In particular, he focused on fans who have responded to his poor shooting by calling him “Westbrick.” He told the story of a parent-teacher conference in which he learned of his young son’s pride in the name Westbrook. He said he decided he no longer could accept that name being turned into an insult.

“‘Westbrick’ for example, to me, is now shaming,” he said. “It’s shaming my name, my legacy for my kids … now it’s time to put a stop to that and put it on notice. … Every time I do hear it now, I will make sure that I address it and make sure I nip that in the bud.”

He concluded his pained venting with the claim that his family no longer can bear to watch him play in person.

“It affects them even going to games, like, I don’t even want to bring my kids to the game because I don’t want them to hear people calling their dad nicknames and other names for no reason because he’s playing the game that he loves,” Westbrook said. “And it’s gotten so bad where my family don’t even want to go to home games, to any game …”

Almost immediately after Monday’s startling five minutes of soul baring ended, the public reaction poured in, with folks falling into one of two distinct camps.


1) Russell Westbrook is legitimately hurting from personal attacks and deserves to be treated with more decency and respect.

2) Russell Westbrook is acting like a baby.

The complicated truth is, both notions are correct.

Takeaways from the Lakers’ 117-110 loss to the San Antonio Spurs on Monday.

March 8, 2022

Yes, this season obviously has taken a great mental toll on Westbrook, and yes, there is no place in this world for “death wishes” upon a guy because he can’t consistently make a jump shot.

The Lakers need to acknowledge his emotional distress as they would an injury.
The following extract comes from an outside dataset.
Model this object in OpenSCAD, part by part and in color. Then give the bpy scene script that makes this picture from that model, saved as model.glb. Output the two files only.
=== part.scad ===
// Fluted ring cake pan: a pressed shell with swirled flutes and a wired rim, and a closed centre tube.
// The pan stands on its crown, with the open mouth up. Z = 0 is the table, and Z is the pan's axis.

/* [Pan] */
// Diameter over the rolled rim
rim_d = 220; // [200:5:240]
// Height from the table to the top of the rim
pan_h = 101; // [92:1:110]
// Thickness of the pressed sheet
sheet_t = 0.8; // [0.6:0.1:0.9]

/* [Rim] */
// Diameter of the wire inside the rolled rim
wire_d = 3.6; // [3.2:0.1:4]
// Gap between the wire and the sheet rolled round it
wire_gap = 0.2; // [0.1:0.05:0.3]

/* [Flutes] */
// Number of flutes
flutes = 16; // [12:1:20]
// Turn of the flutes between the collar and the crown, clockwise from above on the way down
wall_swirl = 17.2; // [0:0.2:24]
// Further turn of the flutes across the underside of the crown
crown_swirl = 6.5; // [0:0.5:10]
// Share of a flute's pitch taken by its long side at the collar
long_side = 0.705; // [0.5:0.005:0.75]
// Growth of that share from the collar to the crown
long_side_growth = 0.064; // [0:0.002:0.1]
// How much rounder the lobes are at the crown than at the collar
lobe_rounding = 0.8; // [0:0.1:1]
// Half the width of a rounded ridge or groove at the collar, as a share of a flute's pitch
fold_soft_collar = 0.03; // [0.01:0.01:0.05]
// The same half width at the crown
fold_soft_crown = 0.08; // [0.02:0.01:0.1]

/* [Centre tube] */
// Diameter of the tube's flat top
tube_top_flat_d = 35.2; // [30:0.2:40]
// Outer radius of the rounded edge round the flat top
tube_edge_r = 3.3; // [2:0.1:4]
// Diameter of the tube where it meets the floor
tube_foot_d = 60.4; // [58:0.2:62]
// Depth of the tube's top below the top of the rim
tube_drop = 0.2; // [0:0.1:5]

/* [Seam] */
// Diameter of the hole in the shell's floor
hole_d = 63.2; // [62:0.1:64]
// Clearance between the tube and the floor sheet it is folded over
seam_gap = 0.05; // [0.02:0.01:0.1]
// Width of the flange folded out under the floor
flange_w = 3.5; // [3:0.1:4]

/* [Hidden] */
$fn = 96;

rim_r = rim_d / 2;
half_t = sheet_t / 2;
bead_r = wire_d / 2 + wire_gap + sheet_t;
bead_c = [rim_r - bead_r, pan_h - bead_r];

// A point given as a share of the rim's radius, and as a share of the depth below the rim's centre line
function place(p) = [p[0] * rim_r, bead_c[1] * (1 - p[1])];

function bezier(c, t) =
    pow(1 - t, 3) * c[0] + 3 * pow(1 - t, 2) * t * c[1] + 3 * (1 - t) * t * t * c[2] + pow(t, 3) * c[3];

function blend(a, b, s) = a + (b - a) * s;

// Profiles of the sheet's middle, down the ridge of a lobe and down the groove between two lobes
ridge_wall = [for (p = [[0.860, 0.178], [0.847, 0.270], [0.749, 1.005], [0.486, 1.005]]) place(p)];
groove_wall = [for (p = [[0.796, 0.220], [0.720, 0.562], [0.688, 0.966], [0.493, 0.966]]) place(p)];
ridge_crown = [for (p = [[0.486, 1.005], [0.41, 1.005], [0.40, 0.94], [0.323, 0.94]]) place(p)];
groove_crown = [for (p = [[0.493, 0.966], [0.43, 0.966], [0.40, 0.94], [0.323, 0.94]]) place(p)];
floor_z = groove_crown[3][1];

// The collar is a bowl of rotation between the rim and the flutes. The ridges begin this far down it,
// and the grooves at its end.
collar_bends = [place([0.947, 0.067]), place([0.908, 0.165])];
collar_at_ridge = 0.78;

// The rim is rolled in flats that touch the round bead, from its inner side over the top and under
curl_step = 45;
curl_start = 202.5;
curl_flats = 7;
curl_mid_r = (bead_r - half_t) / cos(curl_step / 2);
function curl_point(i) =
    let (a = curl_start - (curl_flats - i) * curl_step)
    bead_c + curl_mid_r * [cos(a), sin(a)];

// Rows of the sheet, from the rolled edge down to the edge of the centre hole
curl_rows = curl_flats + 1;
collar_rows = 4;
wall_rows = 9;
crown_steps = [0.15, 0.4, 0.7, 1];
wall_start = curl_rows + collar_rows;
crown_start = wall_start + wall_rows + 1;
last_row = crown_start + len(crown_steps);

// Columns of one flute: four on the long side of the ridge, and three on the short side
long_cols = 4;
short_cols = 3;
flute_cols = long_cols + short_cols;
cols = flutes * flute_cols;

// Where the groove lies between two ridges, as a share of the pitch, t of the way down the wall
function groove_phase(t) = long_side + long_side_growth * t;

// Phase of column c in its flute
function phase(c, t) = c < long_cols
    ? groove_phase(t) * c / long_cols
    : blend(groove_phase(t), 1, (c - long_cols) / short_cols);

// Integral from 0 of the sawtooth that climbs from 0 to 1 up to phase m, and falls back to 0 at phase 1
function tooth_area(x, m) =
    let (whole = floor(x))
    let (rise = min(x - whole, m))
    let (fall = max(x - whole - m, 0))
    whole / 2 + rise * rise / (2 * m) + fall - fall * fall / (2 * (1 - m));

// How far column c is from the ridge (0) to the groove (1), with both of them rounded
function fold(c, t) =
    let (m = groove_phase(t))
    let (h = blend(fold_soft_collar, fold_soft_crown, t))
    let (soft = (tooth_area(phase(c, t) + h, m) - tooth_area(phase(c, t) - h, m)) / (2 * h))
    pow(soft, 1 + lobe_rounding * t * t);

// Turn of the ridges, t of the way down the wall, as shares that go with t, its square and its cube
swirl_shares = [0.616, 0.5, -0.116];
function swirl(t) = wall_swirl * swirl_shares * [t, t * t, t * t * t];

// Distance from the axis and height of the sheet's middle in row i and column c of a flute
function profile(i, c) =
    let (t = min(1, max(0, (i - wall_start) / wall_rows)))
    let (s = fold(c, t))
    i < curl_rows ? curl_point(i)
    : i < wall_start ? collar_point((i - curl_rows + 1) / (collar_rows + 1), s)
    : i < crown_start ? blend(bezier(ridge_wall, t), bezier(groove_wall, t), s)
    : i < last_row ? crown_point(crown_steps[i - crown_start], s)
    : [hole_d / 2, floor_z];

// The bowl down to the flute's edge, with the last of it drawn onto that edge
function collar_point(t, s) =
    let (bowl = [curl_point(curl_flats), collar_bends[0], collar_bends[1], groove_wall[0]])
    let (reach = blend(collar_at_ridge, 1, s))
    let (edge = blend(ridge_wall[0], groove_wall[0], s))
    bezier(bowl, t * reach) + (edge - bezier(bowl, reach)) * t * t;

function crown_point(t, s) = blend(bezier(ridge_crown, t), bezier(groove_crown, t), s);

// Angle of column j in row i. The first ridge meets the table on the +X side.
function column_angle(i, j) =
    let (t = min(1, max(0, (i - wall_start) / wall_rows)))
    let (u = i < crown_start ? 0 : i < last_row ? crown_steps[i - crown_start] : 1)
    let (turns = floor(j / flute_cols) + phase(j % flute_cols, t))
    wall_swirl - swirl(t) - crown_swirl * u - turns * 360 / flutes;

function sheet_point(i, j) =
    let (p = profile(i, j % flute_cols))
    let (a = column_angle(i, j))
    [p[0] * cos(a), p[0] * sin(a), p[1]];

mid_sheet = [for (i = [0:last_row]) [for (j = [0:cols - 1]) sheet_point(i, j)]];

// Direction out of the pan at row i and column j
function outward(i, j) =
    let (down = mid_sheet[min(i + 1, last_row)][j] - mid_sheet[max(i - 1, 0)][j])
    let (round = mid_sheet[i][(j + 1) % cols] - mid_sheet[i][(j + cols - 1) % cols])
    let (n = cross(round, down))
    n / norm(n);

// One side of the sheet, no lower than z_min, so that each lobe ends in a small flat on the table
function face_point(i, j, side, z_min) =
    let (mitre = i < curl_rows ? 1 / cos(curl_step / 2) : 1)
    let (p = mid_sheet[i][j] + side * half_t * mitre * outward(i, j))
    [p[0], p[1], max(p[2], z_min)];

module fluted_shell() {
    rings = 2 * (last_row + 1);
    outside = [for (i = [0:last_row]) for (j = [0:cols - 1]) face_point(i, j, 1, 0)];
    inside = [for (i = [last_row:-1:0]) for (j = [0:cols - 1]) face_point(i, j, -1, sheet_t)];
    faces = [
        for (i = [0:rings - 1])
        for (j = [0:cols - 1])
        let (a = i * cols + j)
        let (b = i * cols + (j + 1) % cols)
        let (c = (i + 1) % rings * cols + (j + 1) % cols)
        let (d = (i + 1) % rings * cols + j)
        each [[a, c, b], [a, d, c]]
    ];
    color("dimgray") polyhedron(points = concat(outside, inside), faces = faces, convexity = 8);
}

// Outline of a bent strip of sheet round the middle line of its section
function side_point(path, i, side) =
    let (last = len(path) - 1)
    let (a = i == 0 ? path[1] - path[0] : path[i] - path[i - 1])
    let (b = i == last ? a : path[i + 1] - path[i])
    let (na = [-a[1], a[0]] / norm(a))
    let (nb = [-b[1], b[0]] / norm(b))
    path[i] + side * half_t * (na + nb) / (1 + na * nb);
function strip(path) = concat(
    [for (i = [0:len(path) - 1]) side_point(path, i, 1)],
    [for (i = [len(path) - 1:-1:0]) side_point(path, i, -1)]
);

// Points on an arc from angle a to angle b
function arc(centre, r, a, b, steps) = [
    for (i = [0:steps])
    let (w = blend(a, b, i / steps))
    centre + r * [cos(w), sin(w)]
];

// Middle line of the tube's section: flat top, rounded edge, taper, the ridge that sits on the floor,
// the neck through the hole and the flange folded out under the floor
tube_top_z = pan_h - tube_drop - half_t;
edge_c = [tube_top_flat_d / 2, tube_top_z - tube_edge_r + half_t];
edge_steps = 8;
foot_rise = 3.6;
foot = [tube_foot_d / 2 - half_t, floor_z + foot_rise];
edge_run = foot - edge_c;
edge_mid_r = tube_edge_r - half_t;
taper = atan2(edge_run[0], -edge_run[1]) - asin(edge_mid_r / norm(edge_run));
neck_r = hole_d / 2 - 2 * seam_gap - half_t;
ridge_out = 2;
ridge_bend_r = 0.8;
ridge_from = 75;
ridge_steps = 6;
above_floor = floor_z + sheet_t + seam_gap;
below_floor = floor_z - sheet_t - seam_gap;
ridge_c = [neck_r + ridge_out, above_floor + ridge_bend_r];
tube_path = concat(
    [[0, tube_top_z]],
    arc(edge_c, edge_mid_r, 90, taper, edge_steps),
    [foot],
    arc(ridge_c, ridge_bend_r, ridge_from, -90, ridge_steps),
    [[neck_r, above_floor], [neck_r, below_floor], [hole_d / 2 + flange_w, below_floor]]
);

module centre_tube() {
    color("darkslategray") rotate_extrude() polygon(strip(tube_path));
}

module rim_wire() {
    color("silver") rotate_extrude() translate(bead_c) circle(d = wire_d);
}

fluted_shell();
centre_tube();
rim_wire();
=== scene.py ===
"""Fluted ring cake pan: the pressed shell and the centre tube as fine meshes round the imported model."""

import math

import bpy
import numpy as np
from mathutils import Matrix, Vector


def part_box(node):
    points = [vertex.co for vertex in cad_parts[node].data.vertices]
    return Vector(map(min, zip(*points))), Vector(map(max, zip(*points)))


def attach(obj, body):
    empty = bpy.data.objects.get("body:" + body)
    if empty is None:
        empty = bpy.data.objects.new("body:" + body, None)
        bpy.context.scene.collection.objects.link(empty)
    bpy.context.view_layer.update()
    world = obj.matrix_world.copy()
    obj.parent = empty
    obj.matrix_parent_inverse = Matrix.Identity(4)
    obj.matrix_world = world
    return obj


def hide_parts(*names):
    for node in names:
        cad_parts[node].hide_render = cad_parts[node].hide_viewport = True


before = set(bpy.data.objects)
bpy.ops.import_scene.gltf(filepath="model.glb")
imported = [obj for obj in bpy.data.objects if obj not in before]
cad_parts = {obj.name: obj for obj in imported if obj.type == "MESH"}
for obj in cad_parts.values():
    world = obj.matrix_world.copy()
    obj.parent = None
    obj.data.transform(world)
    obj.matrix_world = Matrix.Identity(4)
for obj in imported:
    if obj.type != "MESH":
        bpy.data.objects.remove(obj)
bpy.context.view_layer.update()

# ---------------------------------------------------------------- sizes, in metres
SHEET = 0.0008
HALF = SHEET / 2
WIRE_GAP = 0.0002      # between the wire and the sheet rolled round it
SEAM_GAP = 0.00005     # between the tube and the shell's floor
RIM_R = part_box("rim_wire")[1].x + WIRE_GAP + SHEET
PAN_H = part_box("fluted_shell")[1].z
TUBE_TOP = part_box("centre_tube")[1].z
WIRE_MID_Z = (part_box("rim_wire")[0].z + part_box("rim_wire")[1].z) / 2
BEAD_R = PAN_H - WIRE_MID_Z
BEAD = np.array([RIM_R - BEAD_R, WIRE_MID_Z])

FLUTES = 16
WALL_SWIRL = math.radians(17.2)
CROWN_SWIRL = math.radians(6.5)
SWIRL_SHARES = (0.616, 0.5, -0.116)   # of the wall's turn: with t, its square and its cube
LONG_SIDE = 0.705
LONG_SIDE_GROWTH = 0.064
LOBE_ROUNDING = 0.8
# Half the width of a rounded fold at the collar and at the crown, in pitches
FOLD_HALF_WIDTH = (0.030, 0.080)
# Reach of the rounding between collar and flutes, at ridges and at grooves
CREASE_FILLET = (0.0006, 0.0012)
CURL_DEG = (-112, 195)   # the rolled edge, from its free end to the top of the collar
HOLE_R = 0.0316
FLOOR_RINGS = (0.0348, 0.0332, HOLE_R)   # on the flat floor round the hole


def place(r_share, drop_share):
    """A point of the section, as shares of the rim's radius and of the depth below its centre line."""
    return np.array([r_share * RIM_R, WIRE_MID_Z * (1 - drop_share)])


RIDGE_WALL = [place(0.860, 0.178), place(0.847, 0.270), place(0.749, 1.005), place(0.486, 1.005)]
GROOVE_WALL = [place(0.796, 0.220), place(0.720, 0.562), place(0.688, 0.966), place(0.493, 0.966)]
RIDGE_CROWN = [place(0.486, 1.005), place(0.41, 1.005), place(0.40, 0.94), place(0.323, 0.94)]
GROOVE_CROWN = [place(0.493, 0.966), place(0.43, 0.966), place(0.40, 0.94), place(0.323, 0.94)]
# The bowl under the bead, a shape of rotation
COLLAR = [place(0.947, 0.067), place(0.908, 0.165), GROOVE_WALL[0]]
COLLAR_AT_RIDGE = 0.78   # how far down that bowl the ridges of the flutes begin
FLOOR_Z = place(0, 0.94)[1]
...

The fans need to stay away from personal attacks on Westbrook or any player. The entire Monday postgame scene was just sad.

That said, Westbrook cannot seriously stake his discontent on something as harmless as “Westbrick.”

First, by even bringing up his dislike of the name, he’s now ensured that it will be chanted at him in every arena. Until now, it was rarely heard anywhere. Now it will be heard everywhere. He should have just ignored it.

Second, it’s not personal, it’s basketball, and fans have every right to rip him for anything related to basketball.


Heck, earlier this year, he ripped them when he was asked whether he took their nightly displeasure home with him.

“Why would I take it home?” he said. “If they boo, they can take their ass home. I ain’t worried about that. It doesn’t bother me none.”

That last sentiment, of course, having now been completely disproven.

It is also disingenuous for Westbrook to rip fans for trolling him when he was the originator of the one of the most popular player trolls, his rocking-the-baby motion after dominating a smaller player.

“When I have smaller guys on me you gotta treat them like babies,” he once told Jimmy Fallon when describing the gesture. “The guys guarding me don’t love it so much but everybody else loves it.”

Nobody criticized Westbrook for the gesture because it was all about basketball. So too is “Westbrick,” because, honestly, Westbrook has been all about bricks.


He can’t shoot threes. He can’t make layups. He can’t shoot, period. He’s a turnover machine. His summer acquisition, and what it cost the Lakers, has been the driving force in their downfall.

There was nothing unseemly or unfair in any part of that previous paragraph; it was all about Westbrook as a player, and an evaluation of his play is fair game for anyone.

He will make $44 million this year based on a mostly brilliant 14-year career, so he’s heard plenty of cheers and “M-V-P” chants. Surely he knows those same fans have the same right to their opinion when that opinion is negative.

Interestingly, earlier this season he laughed about getting trolled by the Sacramento Kings game presentation folks, who accompanied him with the playing of “Cold As Ice.”

“That’s funny, I hope they played that the last 14 years,” he said at the time. “It’s funny they’ll play it now. That’s cute.”

He likely doesn’t think that sort of thing is cute anymore. The season clearly has worn him down. His failures have dropped him into a funk. It’s plainly become too hard for him to struggle so badly in front of so many people he wants so dearly to impress.


It’s tough to imagine any scenario in which Russell Westbrook returns to the Lakers next season. He’s no good for them. And now it’s painfully apparent that they’re no good for him.